- [WHAT THE TASK ASKS] Only the lines from the one containing "# The strips" down to the one containing "if obj.type not" should be printed, exactly as they stand, ends included.

- [RAW DATA]
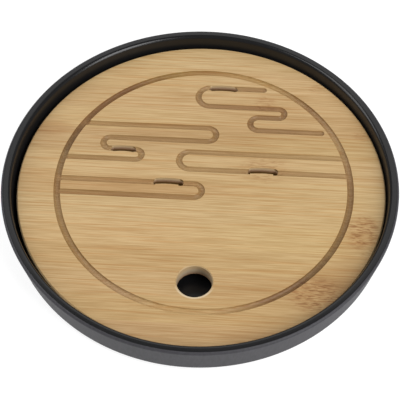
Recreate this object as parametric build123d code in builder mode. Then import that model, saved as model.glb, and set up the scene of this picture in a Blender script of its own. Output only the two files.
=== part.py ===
"""Round gongfu tea tray: a bamboo board with cloud channels, loose in a moulded black tray.

Millimetres, +Z up, +X along the bamboo's grain, the round lift hole towards -Y.
The origin is the centre of the circle that the four foot pads stand on.
"""

import math
import os

from build123d import *

# The round that everything else follows: the outer wall carried up to the top of the rim
rim_radius = 130.4

# Heights, each counted from the one below it
pad_stand = 2.0
floor_thickness = 2.5
water_depth = 6.5
board_thickness = 10.0
rim_above_board = 9.0

# Moulded tray: its wall leans outwards on both sides, so that it leaves the mould
rim_width = 6.6
outer_lean = 5.4
recess_lean = 1.8
rim_outer_round = 1.8
rim_inner_round = 2.6
base_round = 4.0
floor_round = 2.5

# Seat ribs in the corner between the wall and the floor
seat_rib_count = 12
seat_rib_thickness = 2.5
seat_rib_reach = 5.0
seat_rib_root = 1.2
seat_rib_round = 1.5

# Ring under the floor that stiffens it
foot_ring_inset = 17.0
foot_ring_width = 3.0
foot_ring_depth = 1.2
foot_ring_round = 0.5

# Anti-slip pads, inside the ring
pad_count = 4
pad_radius = 6.0
pad_inset = 11.0
pad_recess_depth = 1.0
pad_recess_clearance = 0.2
pad_edge_round = 0.6
first_pad_angle = 45.0

# Bamboo board: it lies with some play in the recess, pushed towards +X. The lift hole stays
# a gap away from the seam in front of it, counted from the board's front edge.
board_play = 0.6
board_shift = 0.8
board_edge_chamfer = 0.8
lift_hole_radius = 11.5
lift_hole_chamfer = 0.6
lift_hole_seam = 2
lift_hole_seam_gap = 1.4

# It is glued up from strips of one width. The shift is a share of that width, towards +Y.
strip_count = 13
strip_shift_share = -0.1

# Channels, cut by one round-nosed cutter. The ring channel's radius is a share of the board's.
cutter_radius = 2.2
ring_channel_share = 0.7975
ring_channel_depth = 2.2
ring_channel_shift_x = 1.5
ring_channel_shift_y = 1.5
cloud_channel_depth = 1.8

# The pattern, in shares of the ring channel's radius. A cloud is a line that runs along its
# rows and turns back at its turns: a row is a place across the grain and a turn is one along
# it, both from the board's centre. Each drain slot goes through the board and takes the place
# of a stretch of its channel, a little further back. Its shares are its place along the grain,
# its place across the grain and its length, and its middle rises towards the back.
drain_slot_width_share = 0.0486
drain_slot_rise_share = 0.0052
left_cloud_row_shares = (0.511, 0.393, 0.296, 0.208)
left_cloud_turn_shares = (0.019, -0.654, -0.473)
left_slot_shares = (-0.566, 0.298, 0.178)
low_cloud_row_shares = (0.024, -0.090)
low_cloud_turn_shares = (-0.052,)
low_slot_shares = (-0.235, 0.036, 0.207)
right_cloud_row_shares = (0.296, 0.148)
right_cloud_turn_shares = (-0.092,)
right_slot_shares = (0.407, 0.161, 0.207)
high_cloud_row_shares = (0.878, 0.709, 0.626, 0.511)
high_cloud_turn_shares = (0.019, 0.508, 0.370)
high_cloud_end_shares = (0.397, 0.811)
high_slot_shares = (0.102, 0.877, 0.207)

# Radii worked out from the sizes above
base_radius = rim_radius - outer_lean
recess_radius_at_rim = rim_radius - rim_width
recess_radius_at_floor = recess_radius_at_rim - recess_lean
foot_ring_radius = base_radius - foot_ring_inset
pad_circle_radius = foot_ring_radius - pad_inset
board_radius = recess_radius_at_floor - board_play
strip_width = 2 * board_radius / strip_count
ring_channel_radius = ring_channel_share * board_radius
drain_slot_width = drain_slot_width_share * ring_channel_radius
drain_slot_rise = drain_slot_rise_share * ring_channel_radius

# Levels worked out from the sizes above
base_level = pad_stand
floor_level = base_level + floor_thickness
seat_level = floor_level + water_depth
board_top_level = seat_level + board_thickness
rim_level = board_top_level + rim_above_board
ring_cutter_level = board_top_level - ring_channel_depth + cutter_radius
cloud_cutter_level = board_top_level - cloud_channel_depth + cutter_radius


def recess_radius_at(level):
    """Radius of the tray's inner wall at a height between the floor and the rim."""
    share = (level - floor_level) / (rim_level - floor_level)
    return recess_radius_at_floor + share * (recess_radius_at_rim - recess_radius_at_floor)


def board_plane(level):
    """Level plane with its origin on the board's own centre line."""
    return Plane(origin=(board_shift, 0, level))


def seam(number):
    """Place of the seam in front of a strip; the outer strips run to the board's edge."""
    if number == 0:
        return -board_radius
    if number == strip_count:
        return board_radius
    return (number - strip_count / 2 + strip_shift_share) * strip_width


def ring_x(row_share, side):
    """Where a row meets the middle of the ring channel, on the left (-1) or right (1) side."""
    rise = row_share * ring_channel_radius - ring_channel_shift_y
    return ring_channel_shift_x + side * math.sqrt(ring_channel_radius**2 - rise**2)


def cloud_line(row_shares, turn_shares, start_x, end_x):
    """The cutter's line: along each row, with a half circle at each turn into the next row."""
    rows = [share * ring_channel_radius for share in row_shares]
    turns = [share * ring_channel_radius for share in turn_shares]
    with BuildLine(board_plane(cloud_cutter_level)) as cutter_line:
        x = start_x
        for row, next_row, turn in zip(rows, rows[1:], turns):
            Line((x, row), (turn, row))
            outwards = 1 if turn > x else -1
            bend = (row - next_row) / 2
            ThreePointArc((turn, row), (turn + outwards * bend, row - bend), (turn, next_row))
            x = turn
        Line((x, rows[-1]), (end_x, rows[-1]))
    return cutter_line.line


os.makedirs("parts", exist_ok=True)

# One seat rib: an upright web in the corner between floor and wall, its inner top edge rounded
rib_inner_radius = recess_radius_at(seat_level) - seat_rib_reach
with BuildPart() as seat_rib:
    with BuildSketch(Plane.XZ) as rib_profile:
        with BuildLine():
            Polyline(
                (rib_inner_radius, floor_level - seat_rib_root),
                (rib_inner_radius, seat_level),
                (recess_radius_at(seat_level) + seat_rib_root, seat_level),
                (recess_radius_at_floor + seat_rib_root, floor_level - seat_rib_root),
                close=True,
            )
        make_face()
        rib_nose = rib_profile.vertices().group_by(Axis.Y)[-1].sort_by(Axis.X)[0]
        fillet(rib_nose, radius=seat_rib_round)
    extrude(amount=seat_rib_thickness / 2, both=True)

# Moulded tray: one turned shell with the seat ribs, a foot ring and pad recesses
with BuildPart() as tray_basin:
    with BuildSketch(Plane.XZ) as shell_profile:
        with BuildLine():
            Polyline(
                (0, base_level),
                (base_radius, base_level),
                (rim_radius, rim_level),
                (recess_radius_at_rim, rim_level),
                (recess_radius_at_floor, floor_level),
                (0, floor_level),
                close=True,
            )
        make_face()
        fillet(shell_profile.vertices().group_by(Axis.Y)[1].sort_by(Axis.X)[-1], radius=floor_round)
        fillet(shell_profile.vertices().group_by(Axis.Y)[0].sort_by(Axis.X)[-1], radius=base_round)
        fillet(shell_profile.vertices().group_by(Axis.Y)[-1].sort_by(Axis.X)[-1], radius=rim_outer_round)
        fillet(shell_profile.vertices().group_by(Axis.Y)[-1].sort_by(Axis.X)[0], radius=rim_inner_round)
    revolve(axis=Axis.Z)
    with PolarLocations(0, seat_rib_count):
        add(seat_rib.part)
    with BuildSketch(Plane.XZ) as foot_ring_profile:
        with Locations((foot_ring_radius, base_level)):
            Rectangle(foot_ring_width, foot_ring_depth, align=(Align.CENTER, Align.MAX))
        fillet(foot_ring_profile.vertices().group_by(Axis.Y)[0], radius=foot_ring_round)
    revolve(axis=Axis.Z)
    with BuildSketch(Plane.XY.offset(base_level)):
        with PolarLocations(pad_circle_radius, pad_count, start_angle=first_pad_angle):
            Circle(pad_radius + pad_recess_clearance)
    extrude(amount=pad_recess_depth, mode=Mode.SUBTRACT)
tray_basin.part.label = "tray_basin"
export_step(tray_basin.part, "parts/tray_basin.step")

# Anti-slip pads, one after the other round their circle
for number in range(pad_count):
    angle = math.radians(first_pad_angle + number * 360 / pad_count)
    pad_centre = (pad_circle_radius * math.cos(angle), pad_circle_radius * math.sin(angle))
    with BuildPart() as foot_pad:
        with BuildSketch():
            with Locations(pad_centre):
                Circle(pad_radius)
        extrude(amount=pad_stand + pad_recess_depth)
        fillet(foot_pad.edges().group_by(Axis.Z)[0], radius=pad_edge_round)
    foot_pad.part.label = f"foot_pad_{number + 1}"
    export_step(foot_pad.part, f"parts/foot_pad_{number + 1}.step")

# The four clouds: three run out into the ring channel, the high one ends short of it
left_cloud = cloud_line(
    left_cloud_row_shares,
    left_cloud_turn_shares,
    ring_x(left_cloud_row_shares[0], -1),
    ring_x(left_cloud_row_shares[-1], -1),
)
low_cloud = cloud_line(
    low_cloud_row_shares,
    low_cloud_turn_shares,
    ring_x(low_cloud_row_shares[0], -1),
    ring_x(low_cloud_row_shares[-1], -1),
)
right_cloud = cloud_line(
    right_cloud_row_shares,
    right_cloud_turn_shares,
    ring_x(right_cloud_row_shares[0], 1),
    ring_x(right_cloud_row_shares[-1], 1),
)
high_cloud = cloud_line(
    high_cloud_row_shares,
    high_cloud_turn_shares,
    high_cloud_end_shares[0] * ring_channel_radius,
    high_cloud_end_shares[1] * ring_channel_radius,
)

# Glued-up board: turned edge, lift hole, channels and drain slots, cut in one piece
with BuildPart() as board:
    with BuildSketch(board_plane(seat_level)):
        Circle(board_radius)
        with Locations((0, seam(lift_hole_seam) + lift_hole_seam_gap + lift_hole_radius)):
            Circle(lift_hole_radius, mode=Mode.SUBTRACT)
    extrude(amount=board_thickness)
    chamfer(
        board.edges().filter_by(GeomType.CIRCLE).group_by(SortBy.RADIUS)[-1],
        length=board_edge_chamfer,
    )
    chamfer(
        board.edges().filter_by(GeomType.CIRCLE).group_by(SortBy.RADIUS)[0],
        length=lift_hole_chamfer,
    )
    with Locations((board_shift + ring_channel_shift_x, ring_channel_shift_y, ring_cutter_level)):
        Torus(ring_channel_radius, cutter_radius, mode=Mode.SUBTRACT)
    for cloud in (left_cloud, low_cloud, right_cloud, high_cloud):
        with BuildSketch(Plane(origin=cloud @ 0, z_dir=cloud % 0)):
            Circle(cutter_radius)
        sweep(path=cloud, mode=Mode.SUBTRACT)
    with Locations(high_cloud @ 0, high_cloud @ 1):
        Sphere(cutter_radius, mode=Mode.SUBTRACT)
    for slot_shares in (left_slot_shares, low_slot_shares, right_slot_shares, high_slot_shares):
        slot_x, slot_y, slot_length = (share * ring_channel_radius for share in slot_shares)
        slot_reach = (slot_length - drain_slot_width) / 2
        with BuildSketch(board_plane(board_top_level)):
            with Locations((slot_x, slot_y)):
                Rectangle(2 * slot_reach, 2 * drain_slot_width)
        extrude(amount=-2 * cloud_channel_depth)
        with BuildSketch(board_plane(seat_level)):
            slot_line = ThreePointArc((-slot_reach, 0), (0, drain_slot_rise), (slot_reach, 0))
            with Locations((slot_x, slot_y - drain_slot_rise / 2)):
                SlotArc(slot_line, drain_slot_width)
        extrude(amount=board_thickness, mode=Mode.SUBTRACT)

# The strips that the board is glued up from, front to back
for number in range(strip_count):
    with BuildPart() as board_strip:
        add(board.part)
        with BuildSketch(board_plane(seat_level)):
            with Locations((0, (seam(number) + seam(number + 1)) / 2)):
                Rectangle(2 * board_radius, seam(number + 1) - seam(number))
        extrude(amount=board_thickness, mode=Mode.INTERSECT)
    board_strip.part.label = f"board_strip_{number + 1:02d}"
    export_step(board_strip.part, f"parts/board_strip_{number + 1:02d}.step")
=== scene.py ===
"""Round gongfu tea tray: the looks of a moulded black tray and its bamboo board.

Metres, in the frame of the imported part: +Z up, +X along the bamboo's grain, the round lift
hole towards -Y, and the origin under the middle of the tray at table level.
"""

import math

import bmesh
import bpy
import numpy as np
from bpy.props import FloatProperty, FloatVectorProperty, IntProperty, PointerProperty
from mathutils import Euler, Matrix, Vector


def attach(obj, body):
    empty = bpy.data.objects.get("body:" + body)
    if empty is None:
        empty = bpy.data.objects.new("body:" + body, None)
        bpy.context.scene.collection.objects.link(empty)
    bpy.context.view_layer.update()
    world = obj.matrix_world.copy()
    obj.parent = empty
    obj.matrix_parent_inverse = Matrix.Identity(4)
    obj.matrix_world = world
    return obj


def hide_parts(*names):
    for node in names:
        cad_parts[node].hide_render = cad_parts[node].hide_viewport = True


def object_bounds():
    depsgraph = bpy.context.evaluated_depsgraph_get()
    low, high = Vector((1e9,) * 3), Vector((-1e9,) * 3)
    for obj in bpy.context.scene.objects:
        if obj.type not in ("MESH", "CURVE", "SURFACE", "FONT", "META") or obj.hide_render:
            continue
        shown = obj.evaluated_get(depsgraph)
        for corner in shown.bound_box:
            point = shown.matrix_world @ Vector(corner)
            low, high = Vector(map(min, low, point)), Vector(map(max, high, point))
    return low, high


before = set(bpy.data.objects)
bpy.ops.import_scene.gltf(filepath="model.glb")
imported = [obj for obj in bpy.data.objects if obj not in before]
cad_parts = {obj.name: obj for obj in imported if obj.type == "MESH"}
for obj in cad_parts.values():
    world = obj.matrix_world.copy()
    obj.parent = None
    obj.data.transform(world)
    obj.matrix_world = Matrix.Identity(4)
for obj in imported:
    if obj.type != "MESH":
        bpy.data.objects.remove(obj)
CAD_LOW, CAD_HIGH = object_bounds()

bl_info = {
    "name": "Gongfu Tea Tray",
    "version": (1, 0, 0),
    "blender": (4, 5, 0),
    "location": "3D View > Sidebar > Tea Tray",
    "description": "Builds the moulded tray, its bamboo board and a plain stage",
    "category": "Object",
}

MM = 0.001

# A corner of an outline that is to look sharp still gets a tiny round
TINY_ROUND = 0.1 * MM

# Corners of a mesh that are nearer than this become one, and so do the ends of a shorter edge
MERGE_DISTANCE = 0.002 * MM
SHORTEST_EDGE = 0.0005 * MM

# Faces that meet at a larger angle than this keep a sharp edge between them
SHARP_ANGLE = math.radians(30)

WHITE = (1.0, 1.0, 1.0, 1.0)


# Colours


def linear(hex_colour):
    """Linear red, green, blue and alpha of an sRGB hex colour, by that standard's numbers."""
    shares = [int(hex_colour[i : i + 2], 16) / 255 for i in (1, 3, 5)]
    levels = [s / 12.92 if s <= 0.04045 else ((s + 0.055) / 1.055) ** 2.4 for s in shares]
    return (*levels, 1.0)


# Tone of each bamboo strip from front to back, at its left and at its right end
STRIP_TONES = (
    ("#AA8B61", "#B39568"),
    ("#AF9264", "#AF9163"),
    ("#B3966A", "#AB8D60"),
    ("#B09264", "#B29668"),
    ("#B99C6F", "#B79C6D"),
    ("#B89D71", "#B69B6E"),
    ("#B39568", "#B69B6E"),
    ("#B89C70", "#B5996D"),
    ("#B09368", "#B19567"),
    ("#B99D70", "#B09266"),
    ("#B6996D", "#B4966A"),
    ("#B99D70", "#B99C71"),
    ("#BAA074", "#B89C70"),
)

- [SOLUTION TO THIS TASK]
# The strips that the board is glued up from, front to back
for number in range(strip_count):
    with BuildPart() as board_strip:
        add(board.part)
        with BuildSketch(board_plane(seat_level)):
            with Locations((0, (seam(number) + seam(number + 1)) / 2)):
                Rectangle(2 * board_radius, seam(number + 1) - seam(number))
        extrude(amount=board_thickness, mode=Mode.INTERSECT)
    board_strip.part.label = f"board_strip_{number + 1:02d}"
    export_step(board_strip.part, f"parts/board_strip_{number + 1:02d}.step")
=== scene.py ===
"""Round gongfu tea tray: the looks of a moulded black tray and its bamboo board.

Metres, in the frame of the imported part: +Z up, +X along the bamboo's grain, the round lift
hole towards -Y, and the origin under the middle of the tray at table level.
"""

import math

import bmesh
import bpy
import numpy as np
from bpy.props import FloatProperty, FloatVectorProperty, IntProperty, PointerProperty
from mathutils import Euler, Matrix, Vector


def attach(obj, body):
    empty = bpy.data.objects.get("body:" + body)
    if empty is None:
        empty = bpy.data.objects.new("body:" + body, None)
        bpy.context.scene.collection.objects.link(empty)
    bpy.context.view_layer.update()
    world = obj.matrix_world.copy()
    obj.parent = empty
    obj.matrix_parent_inverse = Matrix.Identity(4)
    obj.matrix_world = world
    return obj


def hide_parts(*names):
    for node in names:
        cad_parts[node].hide_render = cad_parts[node].hide_viewport = True


def object_bounds():
    depsgraph = bpy.context.evaluated_depsgraph_get()
    low, high = Vector((1e9,) * 3), Vector((-1e9,) * 3)
    for obj in bpy.context.scene.objects:
        if obj.type not in ("MESH", "CURVE", "SURFACE", "FONT", "META") or obj.hide_render:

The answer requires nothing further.